John Mulligan: 'We all knew O’Leary was never going anywhere anytime soon'
Deep down, we all knew that Michael O’Leary was never going anywhere anytime soon.
For years, he’s been telling everyone that he was almost ready to hang up his spurs, that Ryanair would need a different kind of leader as it cemented its position as Europe’s biggest low-cost carrier.
He turns 58 next month, and his latest contract extension will bring him to 63 when it expires. Don’t be surprised if he’s still there when he’s 70, and even longer.
But this morning’s announcement still heralds a big change for the carrier.
Mr O’Leary will become group chief executive of the airline group, with Ryanair actually having its own, separate boss. The coveted position of Ryanair’s chief executive will be filled later this year, the group said this morning.
Ryanair now owns Austria-based Laudamotion, which already has its own chief executive, as does Ryanair Sun – its Polish charter arm.
Ryanair is moving to a management system similar to that operated by IAG, whose chief executive is Willie Walsh. IAG owns Aer Lingus, British Airways, Iberia, Vueling and Level, each with their own chief executives.
As group CEO, Mr O’Leary will concentrate on development of the group, backed up by a small team of legal and finance personnel.

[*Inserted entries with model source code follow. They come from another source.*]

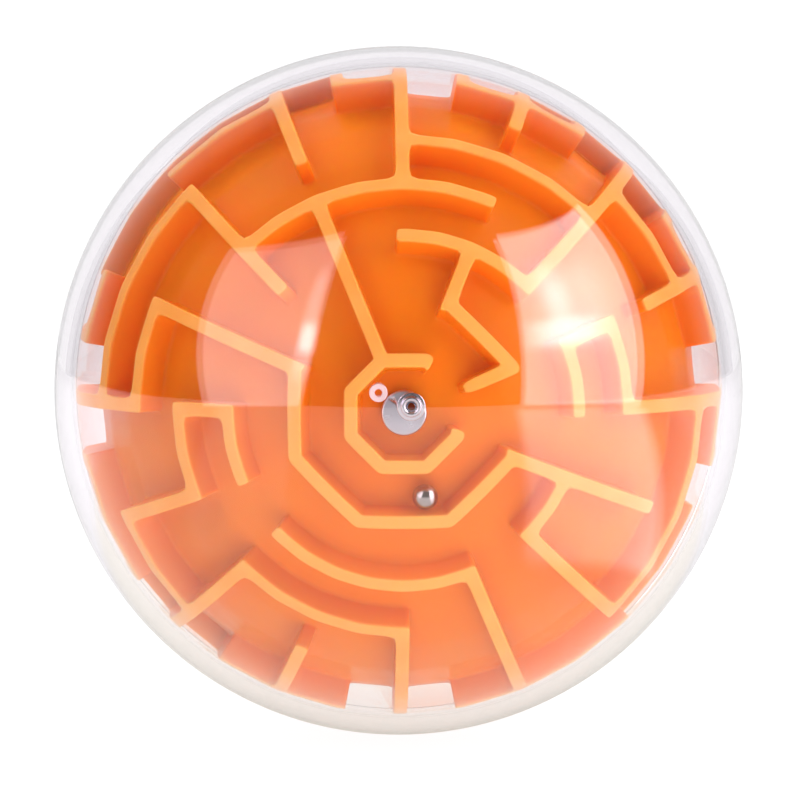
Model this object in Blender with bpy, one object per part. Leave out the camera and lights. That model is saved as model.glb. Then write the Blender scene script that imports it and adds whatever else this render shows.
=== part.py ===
"""3D maze ball: a clear hollow ball with a moulded spherical maze and one loose steel ball inside.

Frame: origin at the ball's centre, +Z up, the two poles of the maze on the Y axis (front pole at -Y).
An azimuth is counted clockwise from +Z by someone who looks along +Y; a polar angle is counted from
the pole of its own half. Lengths are in metres and angles in radians unless a name ends in _DEG.
"""

import math

import bmesh
import bpy
from mathutils import Vector

# Driving dimensions of the clear shell and of the maze in it
BALL_RADIUS = 0.0475
SHELL_WALL = 0.0024
SHELL_CLEARANCE = 0.00045
WALL_HEIGHT = 0.0036
WALL_THICKNESS = 0.0016
FLOOR_WALL = 0.0018
FLANGE_WALL = 0.0009
SEAM_GAP = 0.0003
LAP_LENGTH = 0.0015
LAP_GAP = 0.0003

# The grid that the maze walls stand on
RING_PITCH_DEG = 10.0
OCTAGON_CORNER_DEG = {1: 9.4, 2: 19.5}
LAST_RING = 7
EQUATOR = 9
DIRECTIONS = 32
STEP_DEG = 360 / DIRECTIONS
MOST_HALF_WIDTH_DEG = (6.4, 2.2)
BOWL_BANDS = 7

# The loose steel ball, which rolls in the channel between the first two rings
STEEL_RADIUS = 0.0016
STEEL_POLAR_DEG = 14.85
STEEL_AZIMUTH_DEG = 165.9
FLOOR_GAP = 0.0003

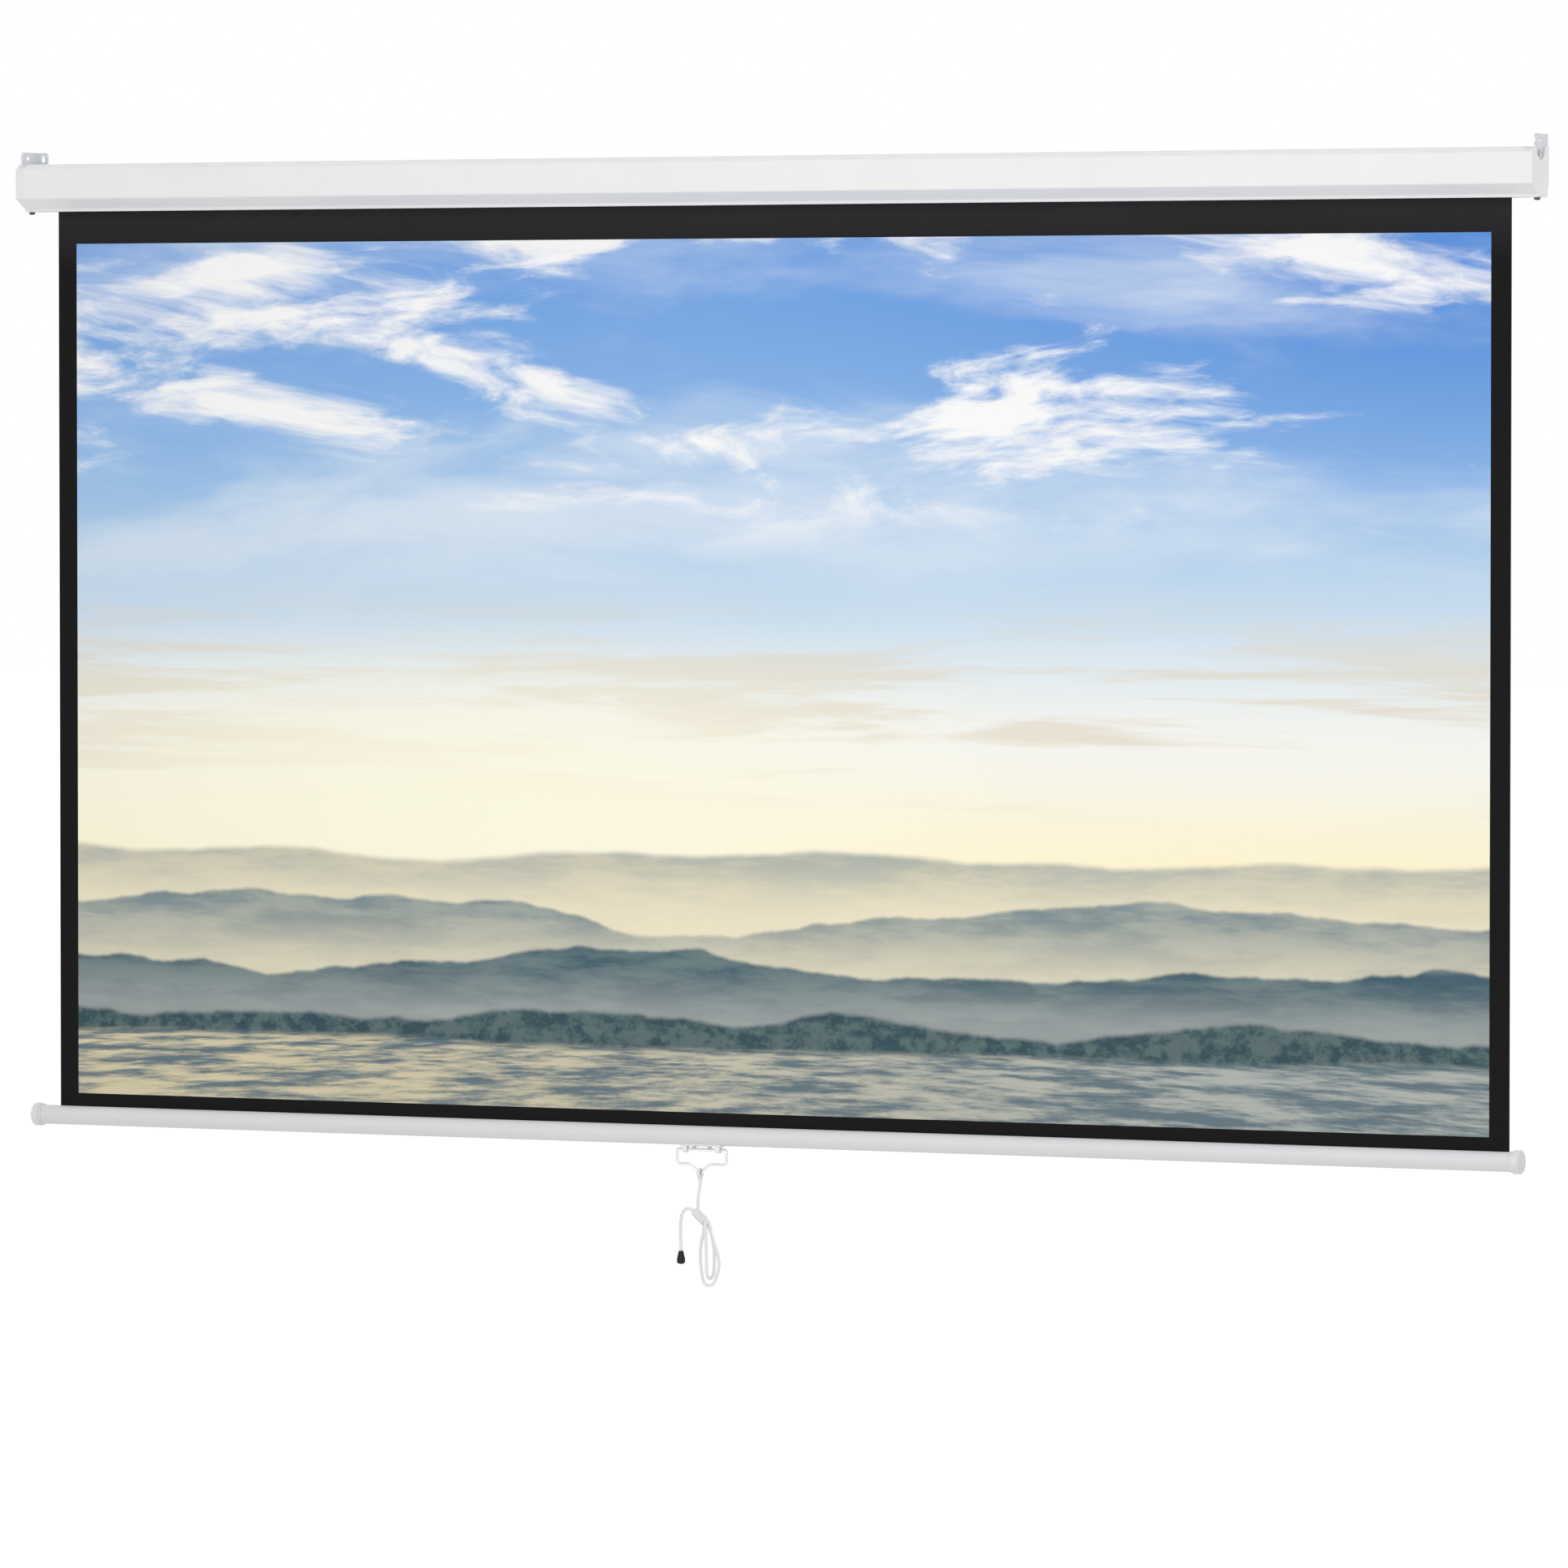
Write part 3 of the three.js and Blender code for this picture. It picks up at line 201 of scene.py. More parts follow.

Michael O’Leary is known for his forensic knowledge of Ryanair and everything that’s happening at every level. Will adopting that IAG structure see him loosen the reins a little? The transition to the new structure will take place over the next 12 months. It might take at least another 12 before we can see how it has paid off.
But investors will be grateful that the airline boss will be staying to pilot the group through turbulent times, however.
In the past 17 months, the carrier has undergone significant transformation. Its decision to recognise trade unions was unexpected, and the jury is still out on how its long-term relationship with unions will develop.
The outspoken Mr O’Leary has frequently said how there’s no other executive role he would probably take, and that he wouldn’t be the type of person to take non-executive roles on other company boards.
In 2016, he insisted he didn’t want to be running Ryanair when he was 75.
“I'll only stay if the board wants me to stay,” he said at the time. “I'm not wedded to this place that I want to stay here until I'm 75.”
He added: "One of the challenges for me here in Ryanair, is to step down…and have the next generation of management coming in. It's easy to be the guy who's been here for 20 years or 25 years.
"The acid test of a really good company like Tesco, Lidl and Aldi has been where to get the next management group to come through. I think that's something that's a challenge facing me and the rest of the management team here over the next five years."
Even last September, after the airline’s annual general meeting, he told reporters that he would probably prefer to return to the 12-month rolling contracts he had been on before he signed his first five-year contract in 2014.
“I have no idea when I'll have had enough," said Mr O'Leary after the shareholder meeting. "I like this company. I like working for this company. I don't do it for the pay I get. But as long as it remains interesting and fun and challenging, I see no reason not to continue to try to lead it and lead it forward positively."